Reflectivity of ${\mathrm{URu}}_2{\mathrm{Si}}_2$ single crystal in $a\text{-axis}$ (upper panel) and $c\text{-axis}$ (lower panel) polarizations for selected temperatures.

Figure 3

Optical conductivity (top) and energy loss function (bottom) of ${\mathrm{URu}}_2{\mathrm{Si}}_2$ single crystal in $a\text{-axis}$ and $c\text{-axis}$ polarizations for selected temperatures.

Figure 4

Detailed color map of the optical conductivity as a function of temperature and frequency for $a\text{-axis}$ (upper panel) and $c\text{-axis}$ (lower panel) polarizations. In the $a$ axis, the optical conductivity becomes suppressed below $T^{*}$ in the form of a domelike shape while in the $c\text{-axis}$ direction, it is observed as a narrowing Drude peak as temperature is lowered below $T^{*}$. The HO gap appears as a domelike shape suppression of the conductivity in both axes.

Figure 5

The spectral weight ${\omega }_p^2$ (upper panel) and the scattering rate $\gamma$ (lower panel) of the Drude contribution to the optical conductivity obtained from fitting our reflectivity data to the Drude-Lorentz model (full symbols). ${\omega }_p^2$ decreases below $T^{*}$ with almost the same temperature dependence for both $a$ axis and $c$ axis, however with higher values for the $c$ axis. $\gamma$ is drastically reduced at low temperatures and shows a clear change of slope as a function of temperature in the $a\text{-axis}$ data compared to the $c\text{-axis}$ data. Below $T_{\mathrm{HO}}$ the Drude peak becomes too narrow for the reflectivity data, that begin at 2.5 meV. The parameters in this temperature range (open symbols) were obtained by fitting the low-frequency part (below 4 meV) of ${\sigma }_1\left(\omega \right)$ (Fig. 3) instead of fitting the reflectivity data.

Figure 6

Normalized spectral weight obtained by integrating the conductivity from zero to the cutoff frequency $\omega$ indicated in the figure legend for the $a\text{-axis}$ (upper panel) and $c\text{-axis}$ (lower panel) data.
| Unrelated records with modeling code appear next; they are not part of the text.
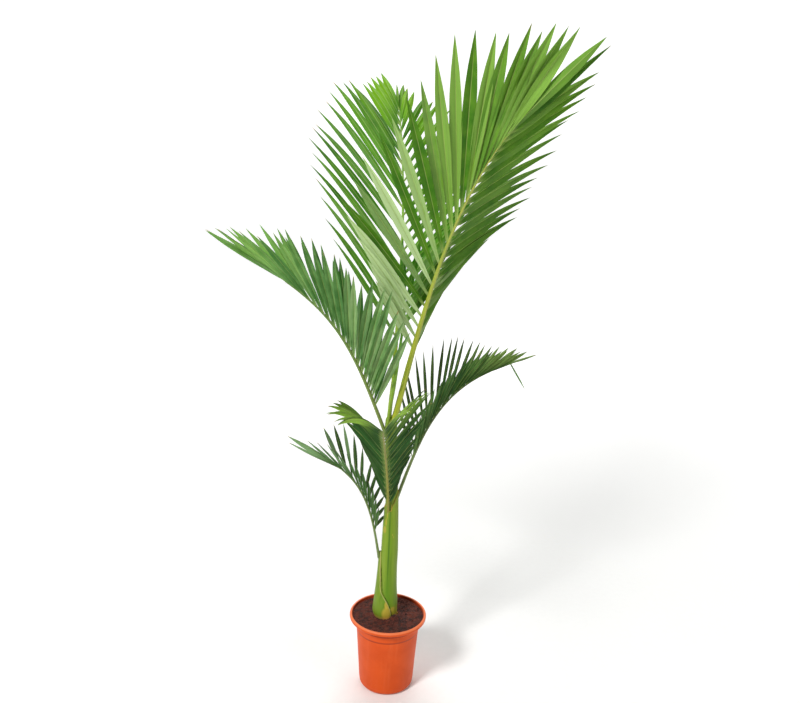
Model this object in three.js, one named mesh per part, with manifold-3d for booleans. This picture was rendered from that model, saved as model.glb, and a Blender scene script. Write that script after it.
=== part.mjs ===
// A young feather palm in a plain nursery pot. Millimetres, +Z up, +X to the right as seen from the front,
// +Y away from the front. The origin is on the floor, on the axis of the pot.
import * as THREE from "three";
import { mergeVertices } from "three/addons/utils/BufferGeometryUtils.js";
import Module from "manifold-3d";

const wasm = await Module();
wasm.setup();

// ---- Driving dimensions ----
const GAP = 0.35; // clearance between two pieces that touch

const POT_SIDES = 36;
const FLOOR_T = 3; // thickness of the pot's floor
const SOIL_Z = 193.5; // level of the soil, just under the rim
const SOIL_RELIEF = 1.6; // height of the crumbs on the soil
const DRAIN_HOLES = 8;
const DRAIN_R = 4.5;
const DRAIN_RING_R = 47;
// Outside of the pot from the flat base up to the rolled rim: radius, height.
const POT_OUTSIDE = [
  [60, 0], [66.5, 2.2], [70.2, 8], [71.6, 18], [74.6, 65], [77.9, 115], [81, 158], [82.6, 162.5],
  [84, 186], [92, 187.2], [98.6, 189.2], [100, 192.2], [100, 196.8], [98.4, 199.3], [96, 200],
];
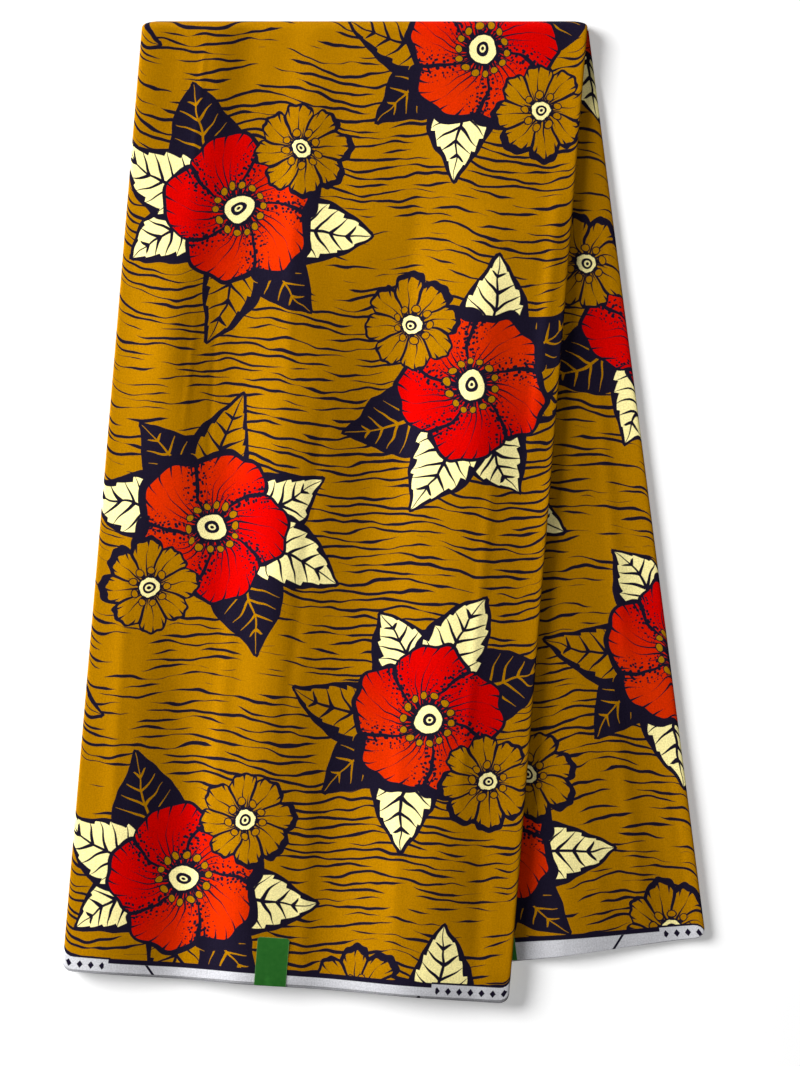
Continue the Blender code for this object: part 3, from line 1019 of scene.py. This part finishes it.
# The glaze's soft gloss has the dye's own colour, as a metal's has, and hardly any white
GLAZE = 0.14
COTTON_ROUGHNESS = (0.12, 0.45)
WHITE_GLOSS = 0.01
WHITE_GLOSS_TINT = (0.25, 0.25, 0.25, 1.0)


def make_printed_cotton(name, shade_tone):
    """Fine plain-woven cotton, printed right through, with a slight sheen. Its shade_tone darkens it
    all, as painted shade.
    """
    material, tree, shader = new_material(name)
    cloth = cloth_uv(tree, 100.0)
    colour = paint_selvedge(tree, paint_print(tree, cloth), cloth)
    x, y = separate(tree, cloth)
    warp = (x * (2 * math.pi * THREADS_PER_CM)).sine()
    weft = (y * (2 * math.pi * THREADS_PER_CM)).sine()
    weave = warp * weft
    fine, coarse = SLUB_SCALES
    slubs = noise_field(tree, combine(tree, x * fine, y * coarse), 1.0, 2.0)
    slubs = slubs + noise_field(tree, combine(tree, x * coarse, y * fine), 1.0, 2.0)
    dye = noise_field(tree, cloth, DYE_SCALE, 3.0)
    flecks = noise_field(tree, cloth, FLECK_SCALE, 1.0)
    uneven = dye * DYE_SHARE + slubs * SLUB_SHARE + flecks * FLECK_SHARE + weave * WEAVE_SHARE
    inputs = {"Value": uneven.times_plus(shade_tone, EVEN_SHARE * shade_tone), "Color": colour}
    colour = add_node(tree, "ShaderNodeHueSaturation", inputs=inputs).outputs[0]
    plug(tree, shader.inputs["Base Color"], colour)
    plug(tree, shader.inputs["Roughness"], slubs.times_plus(*COTTON_ROUGHNESS))
    shader.inputs["Metallic"].default_value = GLAZE
    shader.inputs["Specular IOR Level"].default_value = WHITE_GLOSS
    shader.inputs["Specular Tint"].default_value = WHITE_GLOSS_TINT
    add_bump(tree, shader, *COTTON_BUMP, weave * WEAVE_BUMP + slubs * SLUB_BUMP)
    return material


# The labels' paper: two greens in soft blots, made paler along its rim by a painted highlight
LABEL_GREENS = ((0.011, 0.092, 0.010), (0.018, 0.112, 0.014))
LABEL_RIM_HIGHLIGHT = (0.16, 0.30, 0.12)
BLOT_SCALE = 0.35
BLOT_CONTRAST = (1.4, -0.2)
FIBRE_SCALES = (1.6, 0.5)
FIBRES_AT_RIM = 0.5
RIM_HIGHLIGHT_SHARE = 0.55
HIGHLIGHT_AT_RIM = 1.6
HIGHLIGHT_FADE = 2.5
PAPER_ROUGHNESS = (0.25, 0.40)
PAPER_GLOSS = 0.15
PAPER_BUMP = (0.4, 0.00006)


def make_label_paper():
    """Thin green coated paper, mottled, with a painted highlight that pales its rim. Its place is in
    millimetres.
    """
    material, tree, shader = new_material("label_paper")
    label = cloth_uv(tree, 1000.0)
    x, y = separate(tree, label)
    fine, coarse = FIBRE_SCALES
    fibres = noise_field(tree, combine(tree, x * fine, y * coarse), 1.0, 4.0)
    blots = noise_field(tree, label, BLOT_SCALE, 2.0)
    green = mixed(tree, blots.times_plus(*BLOT_CONTRAST, clamp=True), *LABEL_GREENS)
    rim = (x.lesser(LABEL_WIDTH * 1000 - x)).lesser(LABEL_LENGTH * 1000 - y)
    # Painted highlight: the paper turns paler towards its rim
    rim_highlight = (rim + fibres * FIBRES_AT_RIM).times_plus(-HIGHLIGHT_FADE, HIGHLIGHT_AT_RIM, clamp=True)
    plug(tree, shader.inputs["Base Color"], mixed(tree, rim_highlight * RIM_HIGHLIGHT_SHARE, green, LABEL_RIM_HIGHLIGHT))
    plug(tree, shader.inputs["Roughness"], fibres.times_plus(*PAPER_ROUGHNESS))
    shader.inputs["Specular IOR Level"].default_value = PAPER_GLOSS
    add_bump(tree, shader, *PAPER_BUMP, fibres)
    return material


# The floor is a light table, which softens the cloth's shadow
FLOOR_SIZE = 12.0
FLOOR_HEIGHT = -0.0001
FLOOR_PALES = ((0.90, 0.90, 0.90), (0.93, 0.93, 0.93))
FLOOR_GRAIN = 30.0
FLOOR_ROUGHNESS = 0.9
FLOOR_GLOW = 0.33


def make_floor():
    """A wide, plain, almost white floor."""
    bpy.ops.mesh.primitive_plane_add(size=FLOOR_SIZE, location=(0.0, 0.0, FLOOR_HEIGHT))
    floor = bpy.context.object
    floor.name = "floor"
    material, tree, shader = new_material("pale_floor")
    place = add_node(tree, "ShaderNodeTexCoord").outputs["Object"]
    grain = noise_field(tree, place, FLOOR_GRAIN, 3.0, "3D")
    plug(tree, shader.inputs["Base Color"], mixed(tree, grain, *FLOOR_PALES))
    shader.inputs["Roughness"].default_value = FLOOR_ROUGHNESS
    shader.inputs["Specular IOR Level"].default_value = 0.0
    shader.inputs["Emission Color"].default_value = (1.0, 1.0, 1.0, 1.0)
    shader.inputs["Emission Strength"].default_value = FLOOR_GLOW
    floor.data.materials.append(material)


# The lights, all from the upper left: a soft key light, and a low one that rakes the cloth alone.
# Half of the low light casts shadows on the cloth, and half of it casts none
Lamp = namedtuple("Lamp", "name place size energy shadow cloth_alone")
LAMPS = (
    Lamp("key", (-3.50, 1.70, 3.50), size=2.9, energy=325.0, shadow=True, cloth_alone=False),
    Lamp("rake", (-2.20, 0.90, 0.62), size=1.2, energy=82.0, shadow=True, cloth_alone=True),
    Lamp("rake_fill", (-2.20, 0.90, 0.62), size=2.0, energy=82.0, shadow=False, cloth_alone=True),
)
WORLD_LIGHT = 0.09


def add_light(lamp):
    data = bpy.data.lights.new(lamp.name, "AREA")
    data.shape = "DISK"
    data.size = lamp.size
    data.energy = lamp.energy
    data.use_shadow = lamp.shadow
    light = bpy.data.objects.new(lamp.name, data)
    light.location = lamp.place
    light.rotation_mode = "QUATERNION"
    light.rotation_quaternion = Vector(lamp.place).to_track_quat("Z", "Y")
    bpy.context.scene.collection.objects.link(light)
    if lamp.cloth_alone:
        light.light_linking.receiver_collection = RAKED


def make_light():
    """A faint, even white light from all round, and round lamps that face the cloth."""
    scene = bpy.context.scene
    world = bpy.data.worlds.new("studio")
    world.use_nodes = True
    background = world.node_tree.nodes["Background"]
    background.inputs["Color"].default_value = (1.0, 1.0, 1.0, 1.0)
    background.inputs["Strength"].default_value = WORLD_LIGHT
    scene.world = world
    for lamp in LAMPS:
        add_light(lamp)
    scene.view_settings.view_transform = "Standard"


def make_camera():
    """Straight above the cloth, with a long lens."""
    camera = bpy.data.objects.new("camera", bpy.data.cameras.new("camera"))
    camera.data.sensor_fit = "AUTO"
    camera.data.sensor_width = SENSOR * 1000
    camera.data.lens = LENS * 1000
    tall = FRAME_PIXELS[1] * METRES_PER_PIXEL
    x = (FRAME_PIXELS[0] / 2 - FOLD_PIXEL[0]) * METRES_PER_PIXEL - ORIGIN[0]
    y = (FOLD_PIXEL[1] - FRAME_PIXELS[1] / 2) * METRES_PER_PIXEL - ORIGIN[1]
    camera.location = (x, y, CLOTH_TOP + tall * LENS / SENSOR)
    bpy.context.scene.collection.objects.link(camera)
    bpy.context.scene.camera = camera


ORIGIN = np.array((*middle_of_box(), 0.0))

# What the low lamps light
RAKED = bpy.data.collections.new("raked")


def make_cloth():
    """The outer and inner layer of each tail, and the edges of the layers between them."""
    cotton = make_printed_cotton("wax_print_cotton", 1.0)
    # The inner layers and their side folds are a darker copy of the cotton: painted shade
    shaded_inner_cotton = make_printed_cotton("wax_print_cotton_inner_painted_shade", INNER_SHADE_TONE)
    # The hems' edges are a still darker copy of the cotton: painted shade
    shaded_hem_cotton = make_printed_cotton("wax_print_cotton_hems_painted_shade", HEM_SHADE_TONE)
    tail = tail_ways(ROW_STEP)
    front = np.append(-tail[::-1], 0.0)
    back = np.append(1 + tail[::-1], 1.0)
    over_turn = np.concatenate((-tail[::-1], np.linspace(0.0, 1.0, TURN_STEPS + 1)))
    front_top = add_face("front_top", FRONT, 0, over_turn, cotton)
    back_bottom = add_face("back_bottom", BACK, 0, back, cotton)
    front_bottom = add_face("front_bottom", FRONT, LAYERS - 1, front, shaded_inner_cotton)
    back_top = add_face("back_top", BACK, LAYERS - 1, back, shaded_inner_cotton)
    left_folds = add_side_folds("left_folds", True, range(2, LAYERS - 2, 2), shaded_inner_cotton)
    right_folds = add_side_folds("right_folds", False, range(1, LAYERS - 2, 2), shaded_inner_cotton)
    front_hems = add_hem_edges("front_hems", FRONT, range(1, LAYERS - 1), shaded_hem_cotton)
    back_hems = add_hem_edges("back_hems", BACK, range(1, LAYERS - 1), shaded_hem_cotton)
    for piece in (front_top, back_bottom):
        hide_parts("outer_layer")
    for piece in (back_top, front_bottom):
        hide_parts("inner_layer")
    for piece in (left_folds, right_folds, front_hems, back_hems):
        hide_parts("folded_layers")


def make_labels():
    paper = make_label_paper()
    front = add_label("front_label_paper", FRONT, FRONT_LABEL_LEFT, 0, paper)
    back = add_label("back_label_paper", BACK, BACK_LABEL_LEFT, LAYERS - 1, paper)
    for piece, node in ((front, "front_label"), (back, "back_label")):
        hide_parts(node)


make_cloth()
make_labels()
make_floor()
make_light()
make_camera()
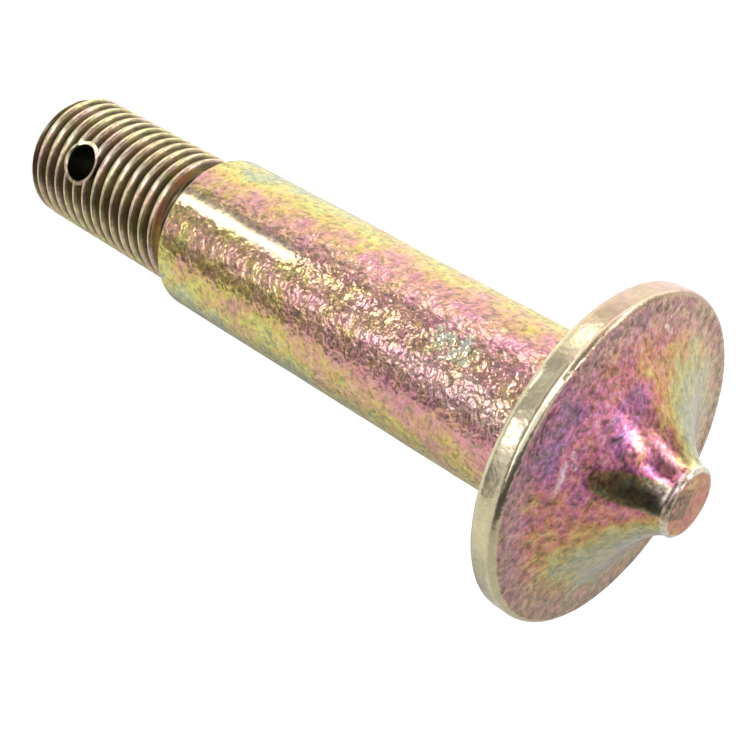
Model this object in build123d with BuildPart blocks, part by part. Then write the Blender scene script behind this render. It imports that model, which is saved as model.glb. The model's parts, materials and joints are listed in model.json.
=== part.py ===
from build123d import *
import os

# Sway bar link pin, in millimetres, standing on its threaded end.
# +Z runs up the pin's axis, from the threaded foot to the centre nub on the flared head.
# The split-pin hole runs along Y.

# Threaded end, a plain blank over the crests of a 7/16 in fine thread
thread_diameter = 11.1
thread_length = 16.95
end_chamfer = 0.55

# Relief groove between the thread and the shank, its depth taken from the crests
relief_depth = 0.85
relief_length = 2.0
relief_corner_radius = 0.4

# Shank that carries the bushing
shank_diameter = 13.0
shank_length = 38.85
shoulder_chamfer = 0.3

# Flange, whose underside is the seat
flange_diameter = 24.9
flange_thickness = 2.3
flange_edge_radius = 0.6
seat_fillet_radius = 0.6

# Concave flare that rises from the flange to the nub, inside a flat land round the rim
face_land = 1.15
flare_height = 5.4
flare_foot_reach = 3.1
flare_neck_reach = 1.95
flare_neck_taper = 11.0

# Centre nub left by the turning
nub_diameter = 5.2
nub_height = 0.4
nub_edge_chamfer = 0.2

# Split-pin hole across the thread
pin_hole_diameter = 3.2
pin_hole_height = 6.4
pin_hole_chamfer = 0.2

# Radii of the steps, worked out from the axis
thread_radius = thread_diameter / 2
relief_radius = thread_radius - relief_depth
shank_radius = shank_diameter / 2
flange_radius = flange_diameter / 2
flare_foot_radius = flange_radius - face_land
nub_radius = nub_diameter / 2
pin_hole_radius = pin_hole_diameter / 2

# Heights of the steps, worked out from the foot up
shoulder_height = thread_length + relief_length
seat_height = shoulder_height + shank_length
face_height = seat_height + flange_thickness
neck_height = face_height + flare_height
top_height = neck_height + nub_height

with BuildPart() as link_pin:
    # Thread blank with its lead-in chamfer
    with BuildSketch(Plane.XY):
        Circle(thread_radius)
    extrude(amount=shoulder_height)
    foot_edge = link_pin.edges().group_by(Axis.Z)[0]
    chamfer(foot_edge, end_chamfer)

    # Shank
    with BuildSketch(Plane.XY.offset(shoulder_height)):
        Circle(shank_radius)
    extrude(amount=shank_length)

    # Relief groove: a square wall and rounded corner at the shoulder, a 45 degree run-out at the thread
    with BuildSketch(Plane.XZ) as relief_section:
        with BuildLine():
            Polyline(
                (relief_radius, shoulder_height),
                (relief_radius, thread_length + relief_depth),
                (thread_radius, thread_length),
                (thread_radius, shoulder_height),
                close=True,
            )
        make_face()
        shoulder_corner = relief_section.vertices().group_by(Axis.Y)[-1].sort_by(Axis.X)[0]
        fillet(shoulder_corner, relief_corner_radius)
    revolve(axis=Axis.Z, mode=Mode.SUBTRACT)

    # Broken edge at the shoulder
    shoulder_edge = (
        link_pin.edges()
        .filter_by(GeomType.CIRCLE)
        .filter_by(lambda edge: abs(edge.center().Z - shoulder_height) < 0.001)
        .sort_by(SortBy.RADIUS)[-1]
    )
    chamfer(shoulder_edge, shoulder_chamfer)

    # Upset head in one half section: flange rim, concave flare and nub
    with BuildSketch(Plane.XZ) as head_section:
        with BuildLine():
            rim = Polyline(
                (0, seat_height),
                (flange_radius, seat_height),
                (flange_radius, face_height),
                (flare_foot_radius, face_height),
            )
            foot = Vector(flare_foot_radius, face_height)
            neck = Vector(nub_radius, neck_height)
            neck_pull = Vector(0, -flare_neck_reach).rotate(Axis.Z, flare_neck_taper)
            flare = Bezier(foot, foot - (flare_foot_reach, 0), neck + neck_pull, neck)
            Polyline(
                flare @ 1,
                (nub_radius, top_height),
                (0, top_height),
                rim @ 0,
            )
        make_face()
        rim_corners = head_section.vertices().group_by(Axis.X)[-1]
        fillet(rim_corners, flange_edge_radius)
    revolve(axis=Axis.Z)
    nub_edge = link_pin.edges().group_by(Axis.Z)[-1]
    chamfer(nub_edge, nub_edge_chamfer)

    # Forging radius where the shank meets the seat
    seat_edge = (
        link_pin.edges()
        .filter_by(GeomType.CIRCLE)
        .filter_by(lambda edge: abs(edge.center().Z - seat_height) < 0.001)
        .sort_by(SortBy.RADIUS)[0]
    )
    fillet(seat_edge, seat_fillet_radius)

    # Split-pin hole straight across the thread, with both mouths eased
    with BuildSketch(Plane.XZ):
        with Locations((0, pin_hole_height)):
            Circle(pin_hole_radius)
    extrude(amount=thread_diameter, both=True, mode=Mode.SUBTRACT)
    pin_hole_wall = (
        link_pin.faces()
        .filter_by(GeomType.CYLINDER)
        .filter_by(lambda face: abs(face.radius - pin_hole_radius) < 0.001)
    )
    chamfer(pin_hole_wall.edges().filter_by(GeomType.LINE, reverse=True), pin_hole_chamfer)

link_pin.part.label = "link_pin"

os.makedirs("parts", exist_ok=True)
export_step(link_pin.part, "parts/link_pin.step")
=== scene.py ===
import json
import math
from functools import reduce

import bpy
from bpy.props import FloatProperty, FloatVectorProperty, IntProperty, PointerProperty
from mathutils import Matrix, Vector
from mathutils.geometry import interpolate_bezier


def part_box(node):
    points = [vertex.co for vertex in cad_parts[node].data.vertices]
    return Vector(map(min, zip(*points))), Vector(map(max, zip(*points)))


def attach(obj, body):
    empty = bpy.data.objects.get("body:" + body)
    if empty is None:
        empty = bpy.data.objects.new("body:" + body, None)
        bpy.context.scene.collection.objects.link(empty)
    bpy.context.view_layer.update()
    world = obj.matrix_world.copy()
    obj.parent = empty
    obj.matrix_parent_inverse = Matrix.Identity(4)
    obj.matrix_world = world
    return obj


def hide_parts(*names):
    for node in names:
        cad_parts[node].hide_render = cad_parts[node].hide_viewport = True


bl_info = {
    "name": "Sway bar link pin",
    "version": (1, 0, 0),
    "blender": (4, 5, 0),
    "location": "View3D > Sidebar > Link pin",
    "description": "Makes a headed link pin with a rolled thread, a split-pin hole and a yellow finish",
    "category": "Object",
}

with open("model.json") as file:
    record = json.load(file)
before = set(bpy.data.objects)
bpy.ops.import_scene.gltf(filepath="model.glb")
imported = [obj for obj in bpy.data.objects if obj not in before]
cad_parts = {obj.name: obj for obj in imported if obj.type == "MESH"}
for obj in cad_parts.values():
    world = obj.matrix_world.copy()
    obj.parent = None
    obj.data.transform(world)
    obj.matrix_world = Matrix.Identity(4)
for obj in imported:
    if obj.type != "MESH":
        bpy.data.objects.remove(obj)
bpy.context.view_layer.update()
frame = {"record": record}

MM = 0.001
MOUNTS = {mount["name"]: mount for mount in frame["record"]["mounts"]}
THREAD_RADIUS = MOUNTS["thread"]["dims"]["r_mm"] * MM
SHANK_RADIUS = MOUNTS["shank"]["dims"]["r_mm"] * MM
HOLE_RADIUS = MOUNTS["split_pin_hole"]["dims"]["r_mm"] * MM
HOLE_HEIGHT = MOUNTS["split_pin_hole"]["pos_m"][2]
SEAT_HEIGHT = MOUNTS["seat"]["pos_m"][2]
TOP_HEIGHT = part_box("link_pin")[1].z
FLANGE_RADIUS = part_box("link_pin")[1].x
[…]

The spectral weights are normalized to $W$(200 K).

Figure 7

Summary of the three fit parameters of the high energy phonon modes of the $a$ axis and $c$ axis to a Fano-shape resonance where $\mathrm{\Delta }\omega =\omega \left(T\right)-\omega \left(0\right)$ and ${\omega }_0$ is the oscillator's central frequency at room temperature.

Figure 8

Low-energy optical conductivity (top panels) and loss function (bottom panels) at selected temperatures close to and below $T_{\mathrm{HO}}$ for $a\text{-axis}$ and $c\text{-axis}$ polarizations.

Figure 9

Detailed temperature and frequency dependence of the optical conductivity at the HO phase transition. The gap closes and follows a BCS gaplike temperature dependence with $T_{\mathrm{HO}}$ of 17.5 K and $2{\mathrm{\Delta }}_{\mathrm{HO}}=6.5$ meV (dashed white line) for both axes (upper panel, $a$ axis; lower panel, $c$ axis).

Figure 10

Reflectivity (upper panel) and optical conductivity (lower panel) simulations of an $a\text{-axis}$ and $c\text{-axis}$ admixture. The 20% $a\text{-axis}$ inclusions depicted in our simulations by a polarization leakage is showing a spurious multiple-gap structure which results in reduced conductivity and an additional low-frequency slope change compared to that of the clean $c\text{-axis}$ data.

Figure 11

$\mathrm{\Psi }\left(\omega \right)$ and $\mathrm{\Delta }\left(\omega \right)$ spectra at 300 K for two planes of reflection of the $ac$ plane of ${\mathrm{URu}}_2{\mathrm{Si}}_2$ measured at two angles of incidence. Experimental data are shown together with a simultaneous fit of all eight curves to the Drude-Lorentz parametrization of the $a\text{-axis}$ and $c\text{-axis}$ dielectric functions. Experimental data and fitted curves cannot be distinguished because they fully overlap.

Figure 12

The real (upper panel) and imaginary (lower panel) parts of the dielectric function $\epsilon \left(\omega \right)a\text{-axis}$ (black) and $c\text{-axis}$ (red) polarizations obtained from a fit to the Drude-Lorentz model and based on the ellipsometry measurements shown in Fig. 11.